The 2021 holiday season appears to be on track to exceed the National Retail Federation’s forecast for record spending despite supply chain disruptions, inflation and challenges like the new COVID-19 omicron variant, NRF Chief Economist Jack Kleinhenz said.

“Now that we’re in December, the holiday shopping season is nearing the finish line,” Kleinhenz said. “The question is how have factors ranging from economic indicators to the twists of the COVID-19 pandemic affected the season so far, and what role will they play in the (days) that remain? There’s no crystal ball to provide a definitive answer, but the latest data is encouraging and provides useful insights.
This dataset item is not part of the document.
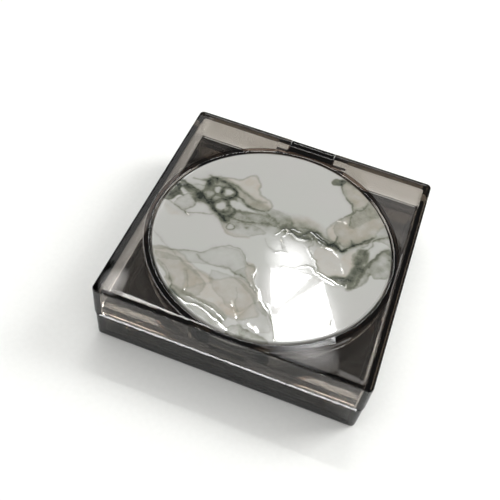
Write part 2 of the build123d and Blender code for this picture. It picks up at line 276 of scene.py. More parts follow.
def seal_rubber():
    """Milky soft rubber with a satin skin."""
    mat, nt, out = new_material("seal_rubber")
    place = coords(nt)
    haze = noise(nt, place, 400, 4)
    colour = patchy(nt, haze, (0.6, 0.6, 0.58), (0.72, 0.72, 0.7))
    principled(nt, out, Base_Color=colour, Roughness=map_range(nt, haze, 0.3, 0.7, 0.4, 0.55),
               Subsurface_Weight=0.3, Subsurface_Scale=1.5 * MM, Normal=bump(nt, haze, 0.02 * MM, 0.5))
    return mat


def adhesive_film():
    """Pale adhesive film with the tiny bubbles that stay under it."""
    mat, nt, out = new_material("clear_film")
    place = coords(nt)
    cells = node(nt, "ShaderNodeTexVoronoi", {"Vector": place, "Scale": 450.0}).outputs["Distance"]
    bubbles = map_range(nt, cells, 0.12, 0.3, 1, 0)
    colour = mix(nt, bubbles, (0.5, 0.5, 0.48), (0.68, 0.68, 0.66))
    principled(nt, out, Base_Color=colour, Roughness=map_range(nt, bubbles, 0, 1, 0.45, 0.25),
               Normal=bump(nt, bubbles, 0.02 * MM, 0.6))
    return mat


def wet_sponge():
    """Open-cell foam soaked in a pale cream, glossy in its wet hollows, with painted shade darkening its
    pores.
    """
    mat, nt, out = new_material("sponge")
    cells = node(nt, "ShaderNodeTexVoronoi", {"Vector": coords(nt), "Scale": 1500.0}).outputs["Distance"]
    pore = map_range(nt, cells, 0.1, 0.6, 0, 1)
    # painted shade: the pores darken towards the first colour
    colour = mix(nt, pore, (0.5, 0.4, 0.3), (0.72, 0.62, 0.5))
    principled(nt, out, Base_Color=colour, Roughness=map_range(nt, pore, 0, 1, 0.25, 0.6),
               Subsurface_Weight=0.2, Subsurface_Scale=2 * MM, Normal=bump(nt, pore, 0.15 * MM, 0.8))
    return mat


def weave(nt, threads):
    """Height and cross-over of a plain weave, threads per metre, from 0 to 1."""
    place = node(nt, "ShaderNodeSeparateXYZ", {"Vector": coords(nt)}).outputs
    wave = [maths(nt, "SINE", maths(nt, "MULTIPLY", place[axis], threads * math.pi)) for axis in (0, 1)]
    return map_range(nt, maths(nt, "MULTIPLY", wave[0], wave[1]), -1, 1, 0, 1)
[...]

In fact, the season could turn out even better than we expected.”

He said consumers and retailers have revised their “playbooks and broken with previous traditions.” 

Kleinhenz’s remarks came in the December issue of NRF’s Monthly Economic Review, which said holiday retail sales during November and December could now grow as much as 11.5% over the same period in 2020. That would exceed NRF’s forecast that holiday sales would be up between 8.5% and 10.5%.

Many consumers started holiday shopping earlier than ever this year because of concerns over supply chain disruptions, he said.

“The holiday season clearly looks to be off to a good start,” Kleinhenz said. “Consumers remain in solid financial shape and do not appear to be stretched.”

One red flag might be the COVID-19 omicron variant, but Kleinhenz said it is too early to predict what impact it will have on the economy.

The first official holiday results won’t be known until the Census Bureau reports November sales on Dec. 15. But overall consumer spending — beyond just retail sales — rose by 1.3% in October, the largest monthly increase since March, and “there was no evidence of a pullback” despite prices increases that have come with inflation caused by supply chain disruptions and increased demand.

Over the past year, disposable personal income has been up 4.1% and spending has increased 12%. Initial unemployment claims fell to their lowest level since 1969 the weekend before Thanksgiving, and 546,000 jobs were added to payrolls in October, followed by another 210,000 in November, according to the NRF. In addition, the November unemployment rate fell to a new pandemic low of 4.2%. Continued strong growth rates will reduce the 4.2 million jobs needed to return employment to pre-pandemic levels, Kleinhenz said.

The increased retail sales and strong economic indicators come despite falling consumer confidence. The University of Michigan Index of Consumer Sentiment declined to 67.4 in November, its lowest level in a decade, but Kleinhenz said spending data is a more relevant measure of consumer behavior.